With Fiverr eLance and oDesk, at least I can set my prices and negotiate with potential clients. Yes, I pay the host company a cut, but that's well stated and fair.
Correct. Freelance sites' negotiation shows that there is due consideration and discussion, along with a meeting of the minds.
oDesk isn't selling you out to X company and saying if you don't, they're going to lower your rates. They simply provide the portal in which to make the deal.
Uber relies on skirting regulation, as well as misdirecting their employees of what the risks truly are. If I'm hurt on the job, workmans comp takes care of it. What if I'm hit while running an uber run? What if a customer sues for getting hit while in the car? What if it's illegal to run as a cab in my state without a chauffeurs license?

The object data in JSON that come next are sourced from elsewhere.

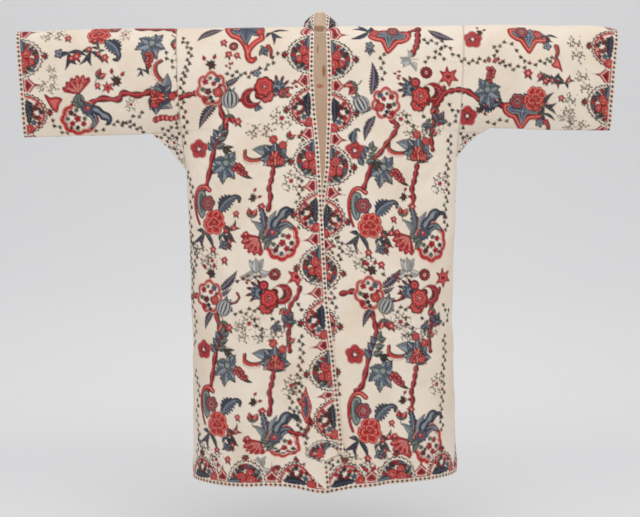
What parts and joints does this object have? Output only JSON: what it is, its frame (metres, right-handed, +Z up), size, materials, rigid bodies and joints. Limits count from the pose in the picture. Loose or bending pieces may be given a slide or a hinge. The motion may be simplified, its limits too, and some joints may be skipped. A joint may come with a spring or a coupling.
{
  "type": "banyan of printed cotton, filled out with no wearer",
  "caption": "Loose T-shaped gown of flowered printed cotton with straight wide sleeves, underarm gussets, lapped open front and small standing neckband, held hollow.",
  "frame": {"origin": "middle of the shoulder fold, in the neck, where the wearer's shoulders carry the gown", "axes": "+X towards the wearer's left cuff along the shoulder fold, +Y from the front to the back, +Z up"},
  "size_m": [1.626, 0.2518, 1.2834],
  "materials": {
    "printed_cotton": "plain-woven cotton printed with flowers, faintly glazed",
    "border_cotton": "plain-woven cotton printed with a border",
    "lining_cotton": "unbleached cotton, matt"
  },
  "bodies": {
    "root": {"front_right": "printed_cotton", "front_left": "printed_cotton", "back_right": "printed_cotton", "back_left": "printed_cotton", "lining_back": "lining_cotton", "sleeve_right": "printed_cotton", "sleeve_left": "printed_cotton", "gusset_right": "printed_cotton", "gusset_left": "printed_cotton", "collar": "border_cotton"}
  },
  "joints": []
}
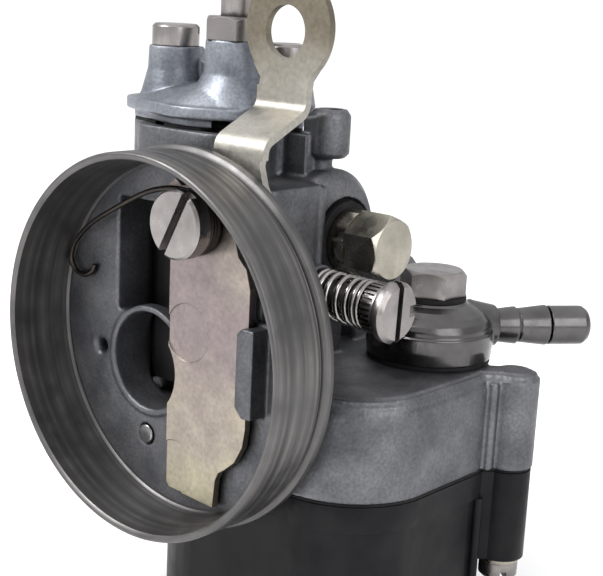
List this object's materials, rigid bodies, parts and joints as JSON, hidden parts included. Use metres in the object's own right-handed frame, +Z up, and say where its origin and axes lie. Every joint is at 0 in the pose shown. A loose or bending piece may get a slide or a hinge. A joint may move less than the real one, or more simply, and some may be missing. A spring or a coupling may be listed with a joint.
{
  "type": "carburetor",
  "caption": "Side-draught slide carburetor for a small moped: open filter ring with choke plate, cable adjuster, fuel banjo, float bowl and engine clamp.",
  "frame": {"origin": "centre of the filter ring's front edge", "axes": "+Y from the filter ring towards the engine clamp, +X towards the fuel inlet, +Z up"},
  "size_m": [0.0731, 0.074, 0.118],
  "materials": {
    "casting": "cast, matt",
    "plated_screw": "zinc plated",
    "plated_sheet": "zinc plated sheet",
    "slide_metal": "satin",
    "spring_steel": "drawn wire",
    "dark_spring": "dark oiled wire",
    "brass": "turned",
    "gasket": "matt",
    "bowl_plastic": "satin moulded",
    "filter_mesh": "fine mesh"
  },
  "bodies": {
    "carburetor": {"body": "casting", "passage_plug": "plated_screw", "chamber_cap": "casting", "cap_gasket": "gasket", "cap_screws": "plated_screw", "adjuster_lock_nut": "plated_screw", "throttle_spring": "spring_steel", "choke_spring": "dark_spring", "idle_screw_spring": "spring_steel", "side_plug": "plated_screw", "side_plug_washer": "gasket", "main_jet": "brass", "idle_jet": "brass", "atomizer": "brass", "valve_seat": "brass", "float_pin": "spring_steel", "fuel_banjo": "casting", "banjo_bolt": "plated_screw", "banjo_washers": "gasket", "fuel_filter": "filter_mesh", "float_bowl": "bowl_plastic", "bowl_gasket": "gasket", "bowl_screws": "plated_screw", "bowl_screw_washers": "plated_screw", "clamp_screw": "plated_screw", "clamp_nut": "plated_screw"},
    "choke": {"choke_plate": "plated_sheet", "choke_lever": "plated_sheet", "choke_pivot_screw": "plated_screw"},
    "slide": {"throttle_slide": "slide_metal"},
    "idle_screw": {"idle_speed_screw": "plated_screw"},
    "adjuster": {"cable_adjuster": "plated_screw"},
    "float_arm": {"float": "bowl_plastic"},
    "needle": {"float_needle": "brass"}
  },
  "joints": [
    {"name": "choke_turn", "type": "hinge", "parent": "carburetor", "child": "choke", "pos_m": [0.005, 0.0115, 0.0203], "axis": [0, 1, 0], "range_deg": [0, 32.5], "stiffness_Nm_per_rad": 0.02, "springref_deg": -28.65, "deforming": ["choke_spring"]},
    {"name": "slide_lift", "type": "slide", "parent": "carburetor", "child": "slide", "axis": [0, 0, 1], "range_m": [0, 0.0155], "stiffness_N_per_m": 200, "springref_m": -0.02, "deforming": ["throttle_spring"]},
    {"name": "idle_screw_turn", "type": "hinge", "parent": "carburetor", "child": "idle_screw", "pos_m": [0.0182, 0.024, 0.00945], "axis": [0.9995, 0, -0.0332], "range_deg": [-540, 540]},
    {"name": "adjuster_turn", "type": "hinge", "parent": "carburetor", "child": "adjuster", "pos_m": [-0.005, 0.0272, 0.06], "axis": [0, 0, 1], "range_deg": [-720, 720]},
    {"name": "float_drop", "type": "hinge", "parent": "carburetor", "child": "float_arm", "pos_m": [0.0218, 0.0545, -0.0175], "axis": [1, 0, 0], "range_deg": [0, 9]},
    {"name": "needle_drop", "type": "slide", "parent": "carburetor", "child": "needle", "axis": [0, 0, -1], "range_m": [0, 0.00074]}
  ],
  "couplings": [
    {"joint": "needle_drop", "follows": "float_drop", "m_per_rad": 0.0047}
  ]
}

Uber counts on you not knowing the logical and legal landscape, as well as skirts employee protections.
> Correct. Freelance sites' negotiation shows that there is due consideration and discussion, along with a meeting of the minds.
Yes, so what? That's the nature of freelance marketplaces. So those types of businesses don't even belong in a discussion about Uber. They involve different business transactions. I'm not signing NDAs with my passengers.
> They simply provide the portal in which to make the deal.
These sites aren't just invisible portals with no QA or control over who uses them. There are ratings and I'm sure there are consequences to putting out crappy work or scamming people. I remember signing up with eLance and I had to go through an interview process to get the verified badge. I mean it sounds like your idea of a freelance site is an open chat room where anything goes. How is that adding value?
> Yes, so what? That's the nature of freelance marketplaces. So those types of businesses don't even belong in a discussion about Uber. They involve different business transactions.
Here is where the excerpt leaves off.